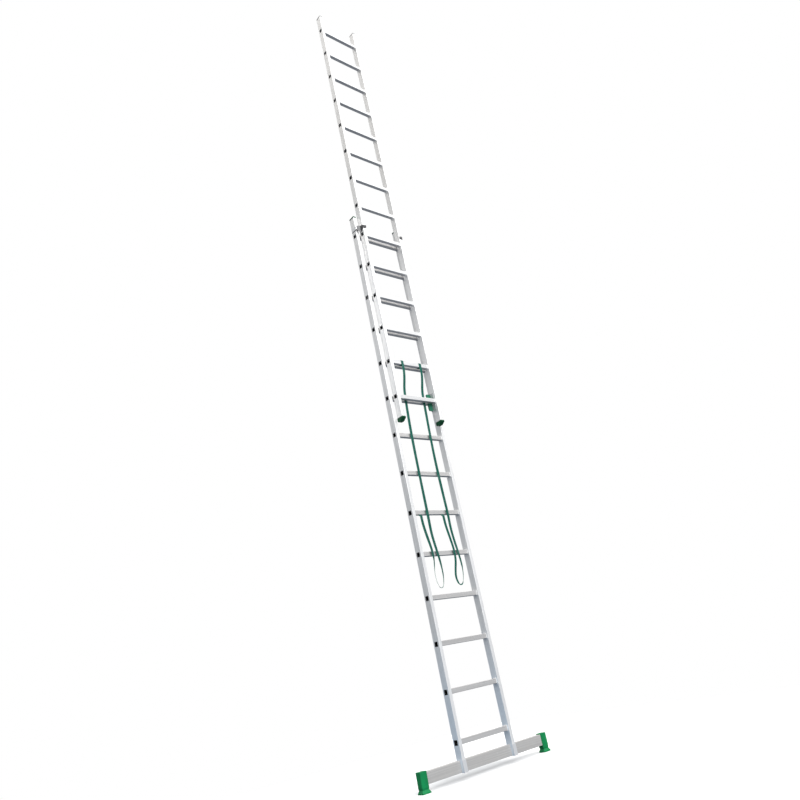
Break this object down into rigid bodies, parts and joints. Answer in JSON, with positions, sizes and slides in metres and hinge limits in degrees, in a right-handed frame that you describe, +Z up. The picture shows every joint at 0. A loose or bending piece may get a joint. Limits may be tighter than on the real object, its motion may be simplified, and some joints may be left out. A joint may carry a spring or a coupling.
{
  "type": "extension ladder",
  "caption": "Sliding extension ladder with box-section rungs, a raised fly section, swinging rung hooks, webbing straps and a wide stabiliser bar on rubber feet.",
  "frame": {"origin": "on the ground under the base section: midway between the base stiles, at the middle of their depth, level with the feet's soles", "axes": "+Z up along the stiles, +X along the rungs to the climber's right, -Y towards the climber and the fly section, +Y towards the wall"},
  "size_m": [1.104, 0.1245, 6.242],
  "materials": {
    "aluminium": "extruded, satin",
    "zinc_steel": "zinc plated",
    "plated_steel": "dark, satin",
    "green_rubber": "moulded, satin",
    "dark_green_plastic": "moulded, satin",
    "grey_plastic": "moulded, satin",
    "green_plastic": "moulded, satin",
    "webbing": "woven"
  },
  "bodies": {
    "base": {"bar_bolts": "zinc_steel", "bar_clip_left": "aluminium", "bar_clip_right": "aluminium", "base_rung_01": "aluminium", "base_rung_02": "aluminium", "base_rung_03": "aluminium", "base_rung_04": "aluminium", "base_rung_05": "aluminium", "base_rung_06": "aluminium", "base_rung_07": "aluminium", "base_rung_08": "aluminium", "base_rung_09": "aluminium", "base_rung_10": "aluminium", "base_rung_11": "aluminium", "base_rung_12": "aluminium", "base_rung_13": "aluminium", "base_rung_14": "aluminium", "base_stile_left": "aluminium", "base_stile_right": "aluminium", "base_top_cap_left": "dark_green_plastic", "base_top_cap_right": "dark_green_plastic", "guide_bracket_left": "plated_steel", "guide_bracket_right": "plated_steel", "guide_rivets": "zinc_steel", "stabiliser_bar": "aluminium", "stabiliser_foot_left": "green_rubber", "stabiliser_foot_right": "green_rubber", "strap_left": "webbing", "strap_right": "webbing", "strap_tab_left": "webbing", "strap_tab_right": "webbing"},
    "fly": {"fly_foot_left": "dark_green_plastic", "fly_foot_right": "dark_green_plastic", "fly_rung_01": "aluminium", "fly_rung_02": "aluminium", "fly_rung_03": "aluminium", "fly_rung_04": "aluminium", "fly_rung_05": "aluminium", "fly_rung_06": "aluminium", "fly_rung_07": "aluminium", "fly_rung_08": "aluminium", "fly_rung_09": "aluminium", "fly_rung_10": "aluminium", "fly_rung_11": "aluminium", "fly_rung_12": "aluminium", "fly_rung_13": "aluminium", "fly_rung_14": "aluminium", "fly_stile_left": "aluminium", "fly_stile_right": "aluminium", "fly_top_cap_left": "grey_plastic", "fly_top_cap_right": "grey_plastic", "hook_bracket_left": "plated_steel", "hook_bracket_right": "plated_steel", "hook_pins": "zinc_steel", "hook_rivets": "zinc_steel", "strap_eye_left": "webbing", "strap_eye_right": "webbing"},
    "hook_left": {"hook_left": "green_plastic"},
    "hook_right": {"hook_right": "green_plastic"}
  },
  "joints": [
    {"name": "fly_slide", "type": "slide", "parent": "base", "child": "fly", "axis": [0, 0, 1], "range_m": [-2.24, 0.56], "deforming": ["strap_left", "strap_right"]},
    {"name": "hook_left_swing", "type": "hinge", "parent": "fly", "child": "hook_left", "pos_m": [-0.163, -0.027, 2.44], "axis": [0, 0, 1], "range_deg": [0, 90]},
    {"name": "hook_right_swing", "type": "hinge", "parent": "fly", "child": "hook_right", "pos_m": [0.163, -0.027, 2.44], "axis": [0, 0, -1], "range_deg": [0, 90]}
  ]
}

--

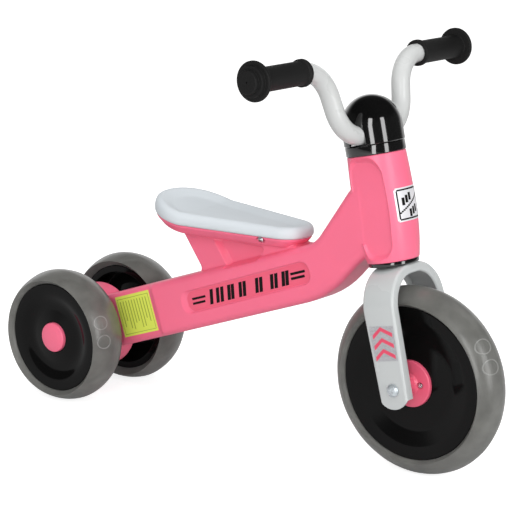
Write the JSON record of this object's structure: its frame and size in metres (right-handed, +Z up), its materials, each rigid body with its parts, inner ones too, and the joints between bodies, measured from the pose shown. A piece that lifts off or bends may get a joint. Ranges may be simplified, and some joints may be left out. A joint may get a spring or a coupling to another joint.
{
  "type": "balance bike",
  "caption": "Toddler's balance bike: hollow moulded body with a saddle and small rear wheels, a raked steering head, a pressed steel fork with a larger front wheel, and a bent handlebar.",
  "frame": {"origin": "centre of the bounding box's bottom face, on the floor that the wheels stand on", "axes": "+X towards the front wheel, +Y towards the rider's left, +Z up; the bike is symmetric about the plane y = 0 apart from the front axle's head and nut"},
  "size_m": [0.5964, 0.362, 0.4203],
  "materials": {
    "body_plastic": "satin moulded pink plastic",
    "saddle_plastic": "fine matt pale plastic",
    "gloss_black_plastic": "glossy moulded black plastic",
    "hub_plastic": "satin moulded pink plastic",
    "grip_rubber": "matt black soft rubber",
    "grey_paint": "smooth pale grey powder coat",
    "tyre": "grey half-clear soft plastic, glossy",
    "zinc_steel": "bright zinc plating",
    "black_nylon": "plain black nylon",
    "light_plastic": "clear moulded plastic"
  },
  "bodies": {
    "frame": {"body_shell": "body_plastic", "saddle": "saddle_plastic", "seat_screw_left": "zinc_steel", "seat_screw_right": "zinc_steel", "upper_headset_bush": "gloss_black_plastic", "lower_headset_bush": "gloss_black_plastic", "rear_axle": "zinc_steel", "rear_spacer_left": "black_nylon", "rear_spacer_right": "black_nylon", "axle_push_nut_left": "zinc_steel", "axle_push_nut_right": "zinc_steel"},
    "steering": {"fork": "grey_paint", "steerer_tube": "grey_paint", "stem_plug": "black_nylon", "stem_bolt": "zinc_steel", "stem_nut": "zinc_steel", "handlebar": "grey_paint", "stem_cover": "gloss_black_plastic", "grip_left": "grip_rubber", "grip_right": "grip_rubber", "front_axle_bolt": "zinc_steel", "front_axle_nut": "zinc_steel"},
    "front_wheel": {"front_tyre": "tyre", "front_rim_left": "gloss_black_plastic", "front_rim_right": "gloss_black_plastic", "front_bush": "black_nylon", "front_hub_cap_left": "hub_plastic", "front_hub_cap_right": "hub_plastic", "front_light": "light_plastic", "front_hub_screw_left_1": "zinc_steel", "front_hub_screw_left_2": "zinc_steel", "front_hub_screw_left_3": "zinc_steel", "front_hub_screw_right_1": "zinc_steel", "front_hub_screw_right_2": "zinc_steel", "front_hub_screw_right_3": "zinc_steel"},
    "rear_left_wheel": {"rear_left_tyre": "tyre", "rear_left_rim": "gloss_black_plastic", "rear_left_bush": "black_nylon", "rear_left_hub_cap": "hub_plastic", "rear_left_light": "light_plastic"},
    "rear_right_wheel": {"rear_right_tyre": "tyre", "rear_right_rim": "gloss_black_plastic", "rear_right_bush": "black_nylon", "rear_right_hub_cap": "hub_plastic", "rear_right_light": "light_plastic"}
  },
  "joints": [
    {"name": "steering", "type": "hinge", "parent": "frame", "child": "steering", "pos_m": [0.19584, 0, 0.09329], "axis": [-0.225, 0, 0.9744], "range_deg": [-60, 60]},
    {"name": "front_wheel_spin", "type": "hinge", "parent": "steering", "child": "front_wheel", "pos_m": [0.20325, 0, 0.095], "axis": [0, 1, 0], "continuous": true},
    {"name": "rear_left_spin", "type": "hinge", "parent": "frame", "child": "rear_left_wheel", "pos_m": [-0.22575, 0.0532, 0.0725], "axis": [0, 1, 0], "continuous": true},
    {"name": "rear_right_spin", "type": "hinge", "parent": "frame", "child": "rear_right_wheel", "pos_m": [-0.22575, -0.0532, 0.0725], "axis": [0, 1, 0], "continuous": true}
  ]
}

==

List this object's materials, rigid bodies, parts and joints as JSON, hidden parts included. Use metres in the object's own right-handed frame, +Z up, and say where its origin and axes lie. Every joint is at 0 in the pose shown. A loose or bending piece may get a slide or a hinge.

## YOUR TASK
Copy every line of the material in which the word "shown" occurs.

## FINAL ANSWER
Write the JSON record of this object's structure: its frame and size in metres (right-handed, +Z up), its materials, each rigid body with its parts, inner ones too, and the joints between bodies, measured from the pose shown. A piece that lifts off or bends may get a joint. Ranges may be simplified, and some joints may be left out. A joint may get a spring or a coupling to another joint.
List this object's materials, rigid bodies, parts and joints as JSON, hidden parts included. Use metres in the object's own right-handed frame, +Z up, and say where its origin and axes lie. Every joint is at 0 in the pose shown. A loose or bending piece may get a slide or a hinge.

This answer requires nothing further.